Supreme Court's Analysis and Key Findings:

The Supreme Court examined the complaint filed by HDFC Bank. It noted that the complaint explicitly stated that "Accused Nos 2 to 4 [including Mrs. Ranjana Sharma] are the Directors of Accused No 1 Company and is responsible for its day to day affairs, management and working of the Accused No 1 Company".

Furthermore, the complaint highlighted that the company, through the accused directors (including Mrs. Ranjana Sharma), had approached the bank for credit facilities, and negotiations took place with them. Crucially, a Board Resolution of the company authorized Mrs. Ranjana Sharma to negotiate with HDFC Bank, accept revised terms, deposit original title deeds as security, and execute various loan and security documents like demand promissory notes, hypothecation agreements, and guarantees. She was also authorized to file particulars of charge with the Registrar of Companies and affix the common seal on relevant documents. The sanction letters also required her performance guarantee.
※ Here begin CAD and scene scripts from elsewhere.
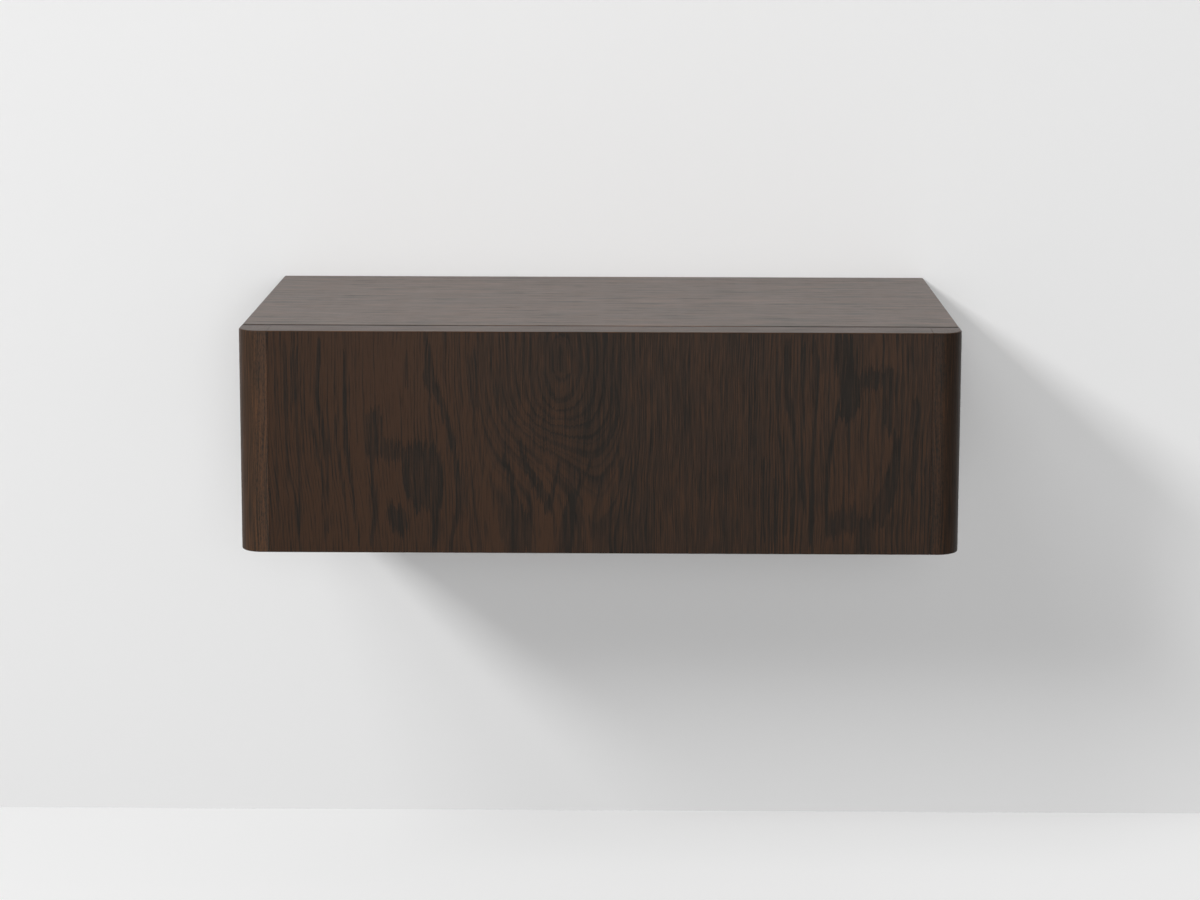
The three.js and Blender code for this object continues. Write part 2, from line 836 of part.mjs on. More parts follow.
const frontScrewGeometry = screwGeometry(frontScrew, panHeadProfile(frontScrew)).rotateZ(Math.PI);
frontScrewPlaces.forEach(([x, z], i) => {
  add(`front_screw_${i + 1}`, frontScrewGeometry, screwSteel).position.set(x, frontScrewSeatY, z);
});

const flushGeometry = screwGeometry(slideScrew, flushHeadProfile(slideScrew));
for (const side of sides) {
  add(`slide_${side.name}_cabinet_member`, cabinetMember(side), zincSteel);
  add(`slide_${side.name}_middle_member`, middleMember(side), zincSteel);
  add(`slide_${side.name}_drawer_member`, drawerMember(side), zincSteel);
  add(`slide_${side.name}_outer_ball_cage`, ballCage(side, outerCage), zincSteel);
  add(`slide_${side.name}_inner_ball_cage`, ballCage(side, innerCage), zincSteel);
  add(`slide_${side.name}_release_lever`, releaseLever(side), blackPlastic);
  slideScrewYs.forEach((y, i) => {
    const intoCase = add(`cabinet_screw_${side.name}_${i + 1}`, flushGeometry, screwSteel);
    intoCase.position.set(slideX(side, slideSheet), y, slideZ);
    intoCase.rotation.z = -side.sign * Math.PI / 2;
    const intoBox = add(`drawer_screw_${side.name}_${i + 1}`, flushGeometry, screwSteel);
    intoBox.position.set(slideX(side, drawerWebInnerU), y, slideZ);
    intoBox.rotation.z = side.sign * Math.PI / 2;
  });
  add(`box_side_${side.name}`, boxSide(side), paleBirch);
  add(`front_post_${side.name}`, frontPost(side), darkOak);
}

add('box_front', boxEnd(frontBackY, 1, frontScrewPlaces.map(frontScrewPilot)), paleBirch);
add('box_back', boxEnd(boxRearY, -1, []), paleBirch);
add('box_bottom', boxBottom(), paleBirch);
add('front_panel', frontPanel(), darkOak);

const bumperGeometry = bumper();
for (const side of sides) {
  for (const [end, z] of [['lower', bottomZ + bumperEndInset], ['upper', topZ - bumperEndInset]]) {
    add(`bumper_${side.name}_${end}`, bumperGeometry, clearRubber)
      .position.set(side.sign * (halfWidth - panelThickness / 2), caseFrontY, z);
  }
}

export default nightstand;
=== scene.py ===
"""Looks of a floating nightstand: dark stained oak case and drawer front, birch drawer box,
zinc-plated slides. The frame gives every solid; this script dresses it, lights it and looks at it.

Lengths are metres unless a name ends in _mm or _MM. x runs right, y towards the wall, z up, and the
wall is the plane y = 0.
"""
import json
import math
from collections import namedtuple

import bpy
from mathutils import Matrix, Vector


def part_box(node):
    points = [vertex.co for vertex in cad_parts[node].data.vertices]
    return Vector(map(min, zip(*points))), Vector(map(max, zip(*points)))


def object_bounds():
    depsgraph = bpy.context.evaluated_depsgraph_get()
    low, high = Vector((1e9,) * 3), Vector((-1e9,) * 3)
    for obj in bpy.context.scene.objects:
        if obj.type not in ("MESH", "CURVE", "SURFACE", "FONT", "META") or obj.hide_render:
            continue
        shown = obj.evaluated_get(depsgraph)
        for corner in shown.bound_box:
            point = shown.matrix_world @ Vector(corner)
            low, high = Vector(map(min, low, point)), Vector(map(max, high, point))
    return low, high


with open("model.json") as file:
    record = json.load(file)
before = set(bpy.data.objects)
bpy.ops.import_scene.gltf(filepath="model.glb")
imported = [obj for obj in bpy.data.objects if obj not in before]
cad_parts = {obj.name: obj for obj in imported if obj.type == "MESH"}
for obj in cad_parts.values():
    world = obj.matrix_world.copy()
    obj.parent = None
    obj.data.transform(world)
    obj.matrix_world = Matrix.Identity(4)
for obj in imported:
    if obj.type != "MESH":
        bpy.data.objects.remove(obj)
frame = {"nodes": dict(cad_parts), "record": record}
nodes = frame["nodes"]
cad_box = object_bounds()
scene = bpy.context.scene
PER_METRE_MM = 1000

# Camera, found from the photographed edges

CAMERA_PLACE = Vector((0.0247, -2.8000, 0.4819))
CAMERA_LENS = 88.782
CAMERA_SENSOR = 36.0
CAMERA_TURN_LEFT = math.radians(0.572)
CAMERA_TILT_DOWN = math.radians(8.631)
CAMERA_ROLL = math.radians(0.124)
CAMERA_SHIFT = -0.10
CAMERA_NEAR = 0.05
CAMERA_FAR = 50


def make_camera():
    data = bpy.data.cameras.new("camera")
    data.lens = CAMERA_LENS
    data.sensor_width = CAMERA_SENSOR
    data.shift_y = CAMERA_SHIFT
    data.clip_start = CAMERA_NEAR
    data.clip_end = CAMERA_FAR
    camera = bpy.data.objects.new("camera", data)
    scene.collection.objects.link(camera)
    turn = Matrix.Rotation(CAMERA_TURN_LEFT, 4, "Z")
    tilt = Matrix.Rotation(math.pi / 2 - CAMERA_TILT_DOWN, 4, "X")
    roll = Matrix.Rotation(CAMERA_ROLL, 4, "Z")
    camera.matrix_world = Matrix.Translation(CAMERA_PLACE) @ turn @ tilt @ roll
    scene.camera = camera


# Materials are written as sums: a Term is one output of a node tree, and each sum adds a node


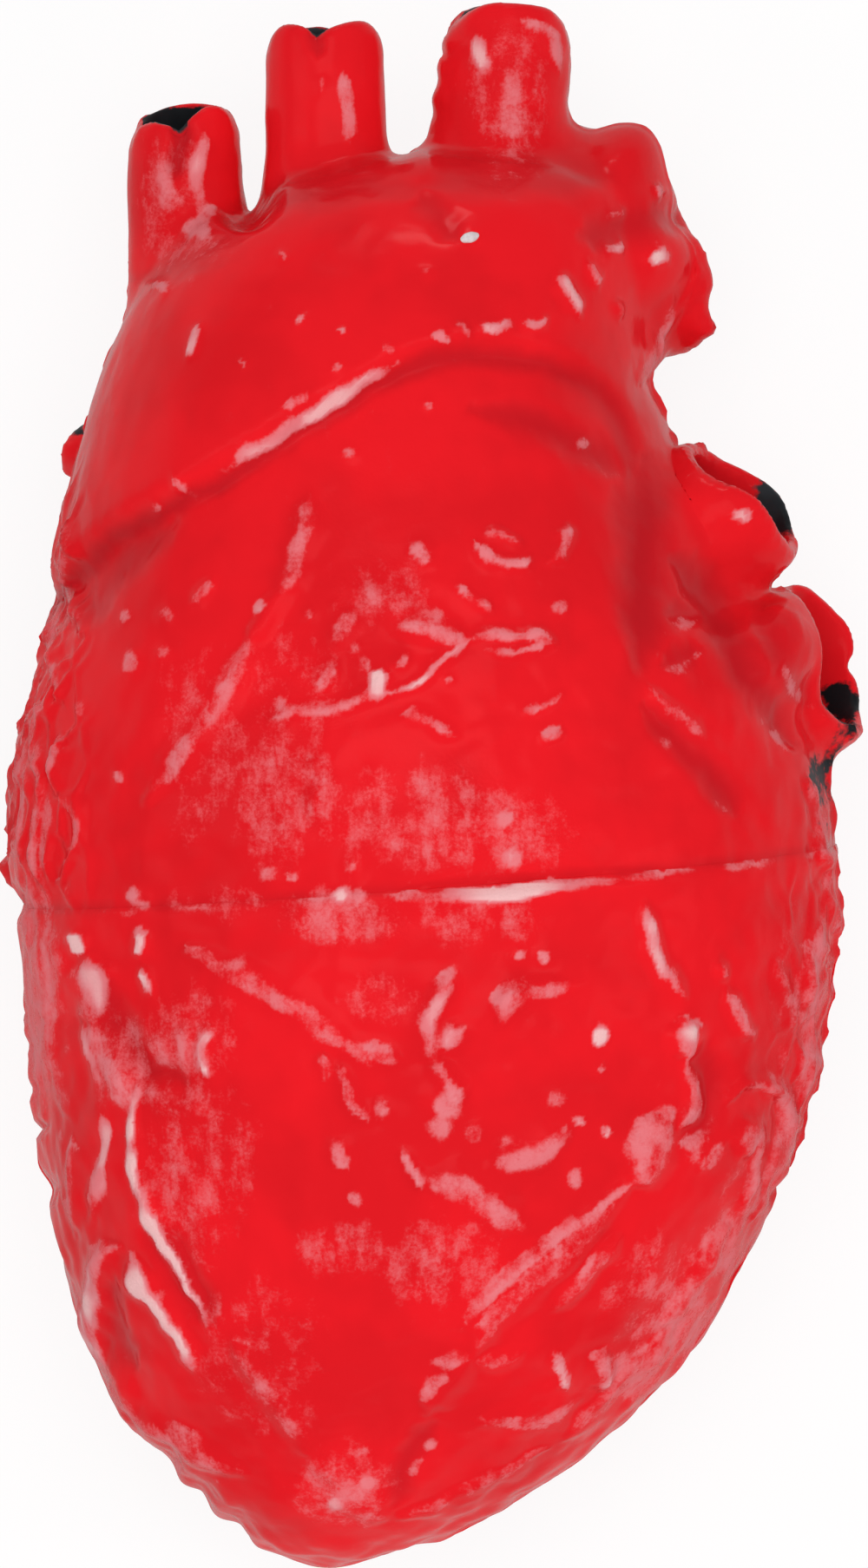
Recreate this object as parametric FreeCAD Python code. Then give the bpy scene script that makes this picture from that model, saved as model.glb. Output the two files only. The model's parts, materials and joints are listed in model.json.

The Supreme Court emphasized that merely reproducing the exact words of Section 141 is not necessary. What is required is that the complaint, when read as a whole, must clearly indicate that the accused falls within the parameters of Section 141(1). The Court reiterated that the "substance will prevail over form".
Distinguishing this case from previous rulings where omnibus averments were deemed insufficient, the Supreme Court found that the specific averment that Mrs. Ranjana Sharma "was responsible for the day-to-day affairs, management and working of the accused No. 1 company", coupled with her active role in negotiations and authorization to execute critical financial documents, clearly fulfilled the requirements of Section 141(1) of the NI Act.

Conclusion:

The Supreme Court set aside the High Court's judgment, restoring the criminal proceedings against Mrs. Ranjana Sharma. This judgment reinforces the principle that while vicarious liability under Section 141 of the NI Act is an exception in criminal law, it can be invoked if the complaint contains sufficient averments demonstrating that a director was actively "in charge of, and was responsible to the company for the conduct of the business of the company," even if the exact statutory phrasing is not mechanically reproduced. The administrative roles and specific responsibilities of directors, especially those involved in significant financial dealings, can be crucial in establishing their liability in cheque dishonor cases. This ruling serves as an important reminder for directors to understand their responsibilities and the potential legal implications of their involvement in a company's financial operations.